In the 1970s and 1980s, Maccanico served for nine years as the general secretary in the office of the then Italian presidents Sandro Pertini and Francesco Cossiga.[3] He was the president of Italian investment bank Mediobanca from 1987 to 1988; it was privatized during his term.[5][6] He succeeded Enrico Cuccia in the aforementioned post.[7] Maccanico was appointed Minister for Regional Affairs and Institutional Problems on 13 April 1988, and was in office until 13 April 1991;[2][4] ultimately, no significant institutional reforms were developed during his tenure.[8] He was elected a member of the Senate of the Republic on 6 April 1992 for the Italian Republican Party and served in the post until 1994.[7] He was the undersecretary of state of the presidency of the cabinet in the Ciampi government from 29 April 1993 to 9 May 1994.[2]

Following the resignation of Prime Minister Lamberto Dini in January 1996, Maccanico was tasked with forming a government on 1 February 1996.[9][10] Maccanico strongly argued that all parties should agree on the required reforms before the formation of the government.[11] To overcome the television problem, Telecom Italia presented an ambitious project for cabling Italian cities that would have allowed cable transmission, thus overcoming the reservations expressed by the Constitutional Court of Italy on over-the-air television broadcasts; the government attempt failed due to the almost complete opposition of the opposing parliamentary groups.[4] As he was unable to form a majority, Maccanico renounced the mandate on 14 February, and thus Italian president Oscar Luigi Scalfaro dissolved the Italian Parliament on 16 February.[9] Maccanico was elected deputy on 21 April 1996, being part of Romano Prodi's list, from the constituency of Campania 2.[2]

On 18 May 1996, Maccanico was appointed minister of post and communications to the cabinet led by Romano Prodi.[12][13] In the cabinet, he was part of the Democratic Union, to which he had established earlier in 1996.[14][15] He was the father of law no. 249 dated 31 July 1997 that was the basis of Italy's communications authority.[16] It is also called the Maccanico Law.[17] His tenure lasted until 1998.[6] In 1999, alongside Prodi, he was one of the founders of The Democrats.[4] In June 1999, he was named Minister for Institutional Reforms to the first D'Alema government, replacing Giuliano Amato in the post, and Maccanico kept the charge even in the successive governments until 2001.[4][7]
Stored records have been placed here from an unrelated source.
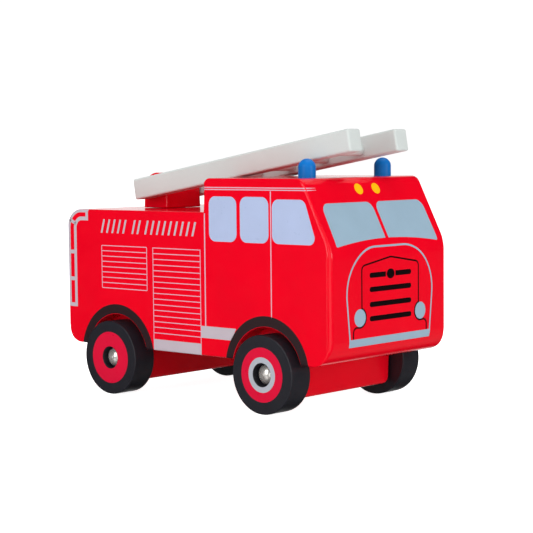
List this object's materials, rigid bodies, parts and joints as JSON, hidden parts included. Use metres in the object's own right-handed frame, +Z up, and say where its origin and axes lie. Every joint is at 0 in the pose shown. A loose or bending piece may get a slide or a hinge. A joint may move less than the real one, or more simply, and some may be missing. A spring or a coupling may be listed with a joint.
{
  "type": "toy fire engine",
  "caption": "Wooden toy fire engine with free-running wheels, roof lights and a ladder that turns on a turret and pitches up.",
  "frame": {"origin": "on the ground under the middle of the body", "axes": "+X forwards, out of the windscreen; +Y to the vehicle's left; +Z up"},
  "size_m": [0.2224, 0.12, 0.1641],
  "materials": {
    "red_paint": "gloss",
    "black_paint": "satin",
    "grey_paint": "satin",
    "blue_paint": "gloss",
    "steel": "satin",
    "nickel": "polished",
    "nylon": "matte",
    "silver_ink": "satin",
    "grey_blue_ink": "satin",
    "window_ink": "gloss",
    "black_ink": "satin",
    "crimson_ink": "gloss",
    "yellow_ink": "gloss"
  },
  "bodies": {
    "vehicle": {"left_cheek": "red_paint", "right_cheek": "red_paint", "core_left_board": "red_paint", "core_centre_board": "red_paint", "core_right_board": "red_paint", "front_axle_block": "red_paint", "rear_axle_block": "red_paint", "front_block_screws": "steel", "rear_block_screws": "steel", "front_axle": "steel", "rear_axle": "steel", "axle_washers": "steel", "front_left_cap": "nickel", "front_right_cap": "nickel", "rear_left_cap": "nickel", "rear_right_cap": "nickel", "turret_washer": "nylon", "turret_screw": "steel", "turret_screw_washer": "steel", "left_light": "blue_paint", "right_light": "blue_paint"},
    "front_left_wheel": {"front_left_wheel": "black_paint"},
    "front_right_wheel": {"front_right_wheel": "black_paint"},
    "rear_left_wheel": {"rear_left_wheel": "black_paint"},
    "rear_right_wheel": {"rear_right_wheel": "black_paint"},
    "turret": {"turret_post": "red_paint"},
    "ladder": {"ladder_pivot": "grey_paint", "left_rail": "grey_paint", "right_rail": "grey_paint", "rung_1": "grey_paint", "rung_2": "grey_paint", "rung_3": "grey_paint", "rung_4": "grey_paint", "rung_5": "grey_paint"}
  },
  "joints": [
    {"name": "front_left_wheel_spin", "type": "hinge", "parent": "vehicle", "child": "front_left_wheel", "pos_m": [0.0637, 0.0519, 0.0231], "axis": [0, 1, 0], "continuous": true},
    {"name": "front_right_wheel_spin", "type": "hinge", "parent": "vehicle", "child": "front_right_wheel", "pos_m": [0.0637, -0.0519, 0.0231], "axis": [0, 1, 0], "continuous": true},
    {"name": "rear_left_wheel_spin", "type": "hinge", "parent": "vehicle", "child": "rear_left_wheel", "pos_m": [-0.0654, 0.0519, 0.0231], "axis": [0, 1, 0], "continuous": true},
    {"name": "rear_right_wheel_spin", "type": "hinge", "parent": "vehicle", "child": "rear_right_wheel", "pos_m": [-0.0654, -0.0519, 0.0231], "axis": [0, 1, 0], "continuous": true},
    {"name": "turret_turn", "type": "hinge", "parent": "vehicle", "child": "turret", "pos_m": [-0.06865, 0, 0.1158], "axis": [0, 0, 1], "continuous": true},
    {"name": "ladder_raise", "type": "hinge", "parent": "turret", "child": "ladder", "pos_m": [-0.06865, 0, 0.1279], "axis": [0, -1, 0], "range_deg": [0, 80]}
  ]
}
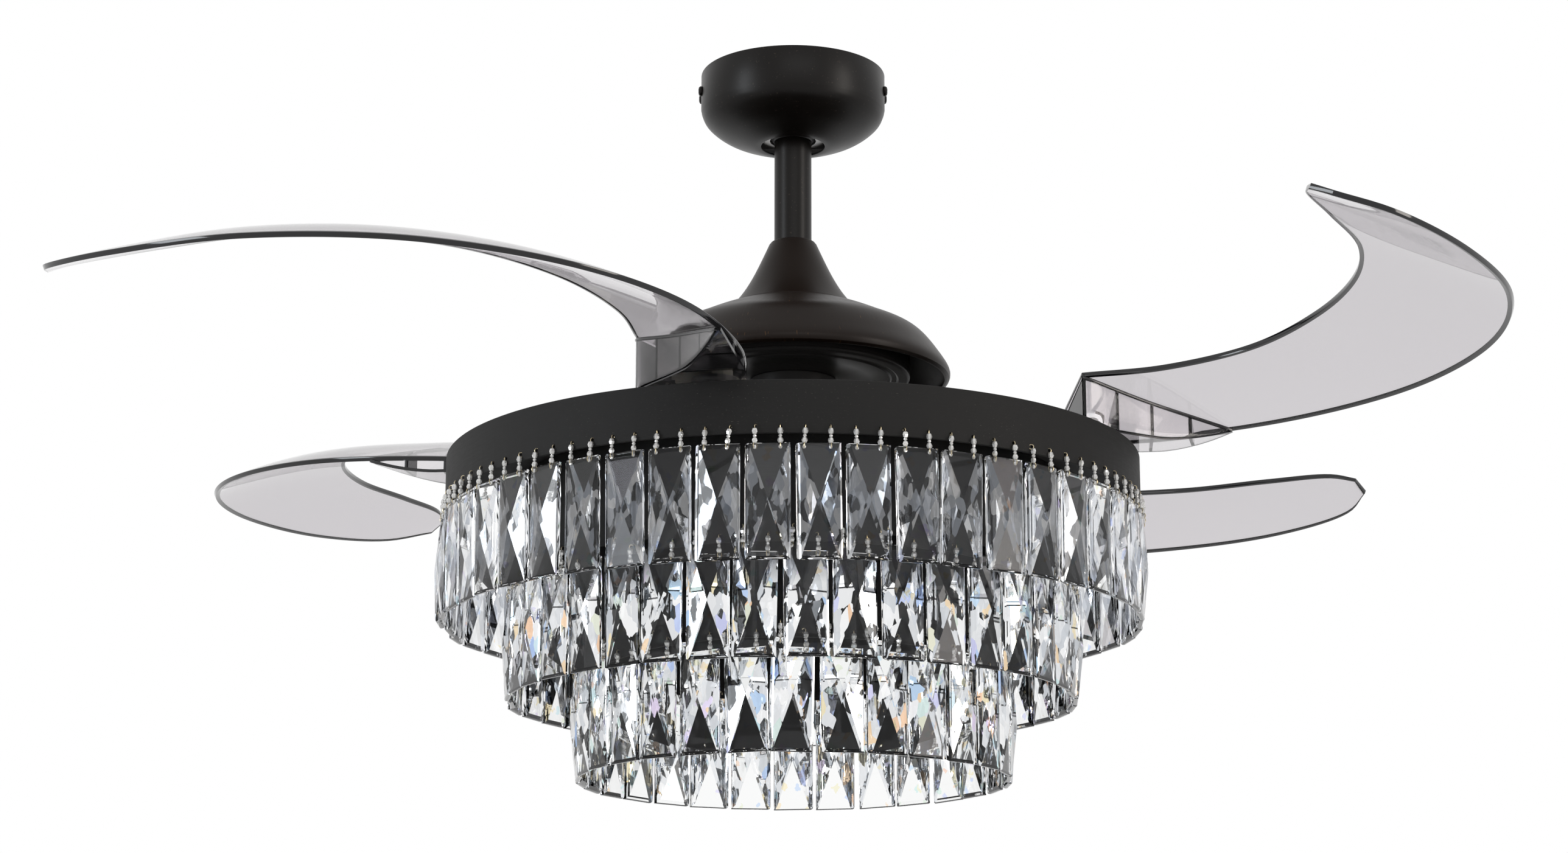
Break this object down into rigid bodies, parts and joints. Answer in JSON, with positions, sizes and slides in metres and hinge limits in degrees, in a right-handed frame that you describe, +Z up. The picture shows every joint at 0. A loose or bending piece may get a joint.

In 2001, Maccanico was elected to the Chamber of Deputies. He also oversaw the merger of The Democrats to form The Daisy.[7] In 2006, Maccanico was elected for the fourth time to the Italian Parliament with The Daisy in Campania.[7] During the legislature, he was the drafter of the Lodo Maccanico, the rule that provided for the non-prosecution and suspension of ongoing trials for the five highest offices of the state (the president of the Italian Republic and the presidents of the Chamber, the Senate, the Constitutional Court, and the Council of Ministers). Following a maxi-amendment from the centre-right coalition majority, first signed by Renato Schifani, Maccanico disavowed the text of the law, which then became known as the Lodo Schifani.[4]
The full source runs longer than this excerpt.